DeVore, a former prosecutor with rugged features, made clear that what Amazon needed most from lawmakers was minimal interference. Consumer trust was already Amazon's highest priority, and a commitment to privacy and data security was sewn into everything the company did. “We design our products and services so that it's easy for customers to understand when their data is being collected and control when it's shared,” he said. “Our customers trust us to handle their data carefully and sensibly.” On this last point, DeVore was probably making a safe assumption. That year, a study by Georgetown University found Amazon to be the second-most-trusted institution in the United States, after the military. But as companies like Facebook have learned in recent years, public trust can be fragile. And in hindsight, what's most interesting about Amazon's 2018 testimony is what DeVore did not say.
At that very moment inside Amazon, the division charged with keeping customer data safe for the company's retail operation was in a state of turmoil: understaffed, demoralized, worn down from frequent changes in leadership, and—by its own leaders' accounts—severely handicapped in its ability to do its job. That year and the one before it, the team had been warning Amazon's executives that the retailer's information was at risk. And the company's own practices were fanning the danger.

According to internal documents reviewed by Reveal from the Center for Investigative Reporting and WIRED, Amazon's vast empire of customer data—its metastasizing record of what you search for, what you buy, what shows you watch, what pills you take, what you say to Alexa, and who's at your front door—had become so sprawling, fragmented, and promiscuously shared within the company that the security division couldn't even map all of it, much less adequately defend its borders.

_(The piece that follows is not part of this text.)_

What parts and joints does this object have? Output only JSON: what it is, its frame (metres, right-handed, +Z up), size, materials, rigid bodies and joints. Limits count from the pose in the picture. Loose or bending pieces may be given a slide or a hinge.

In the name of speedy customer service, unbridled growth, and rapid-fire “invention on behalf of customers”—in the name of delighting you—Amazon had given broad swathes of its global workforce extraordinary latitude to tap into customer data at will. It was, as former Amazon chief information security officer Gary Gagnon calls it, a “free-for-all” of internal access to customer information. And as information security leaders warned, that free-for-all left the company wide open to “internal threat actors” while simultaneously making it inordinately difficult to track where all of Amazon's data was flowing.
To be clear: This story is not about Amazon Web Services, the cloud-computing wing that manages data for millions of enterprises and government agencies, which has its own, separate information security apparatus. It's about the online retail platform used by hundreds of millions of ordinary consumers. And on that side of Amazon's business, InfoSec staffers warned of an unnerving “inability to detect security incidents.”
By the time DeVore started testifying about Amazon's long-standing commitment to privacy and security, the dangers that the security division had identified weren't just theoretical. According to Reveal and WIRED's findings, they were real, and they were pervasive. Across Amazon, some low-level employees were using their data privileges to snoop on the purchases of celebrities, while others were taking bribes to help shady sellers sabotage competitors' businesses, doctor Amazon's review system, and sell knock-off products to unsuspecting customers. Millions of credit card numbers had sat in the wrong place on Amazon's internal network for years, with the security team unable to establish definitively whether they'd been unduly accessed. And a program that allowed sellers to extract their own metrics had become a backdoor for third-party developers to amass Amazon customer data. In fact, not long before September's hearing, Amazon had discovered that a Chinese data firm had been harvesting millions of customers' information in a scheme reminiscent of Cambridge Analytica.
Amazon had thieves in its house and sensitive data streaming out beyond its walls. But DeVore—who had himself received a report that year warning that far too many Amazonians had access to insecurely stored passwords, and who had aggressively shot down a company lawyer for questioning Amazon's reputation on customer privacy—didn't reveal any of that to the senators.
FEW CORPORATIONS MAKE a fetish of their own precepts and rituals quite the way Amazon does. Jeff Bezos' famous leadership principles—handed out to employees on laminated cards, posted on the walls, recited verbatim—instruct Amazonians to show a “bias for action” because “speed matters in business” (Principle No. 9). They preach “frugality” because “constraints breed resourcefulness, self-sufficiency, and invention” (No. 10). Above all, they hold that Amazon's leaders should “obsess over customers” (No. 1). In the company's early days, Bezos instituted what he called the two-pizza rule: “No team should be so large that it cannot be fed with just two pizzas.” No matter how huge Amazon becomes, the thinking went, it should be able to keep functioning like a bunch of small, flinty startups—albeit ones with instant, unmediated access to the corporation's world-beating data and logistics. That way, Amazon would remain a vibrant place where, to quote another verse of corporate scripture, it is “always day one.”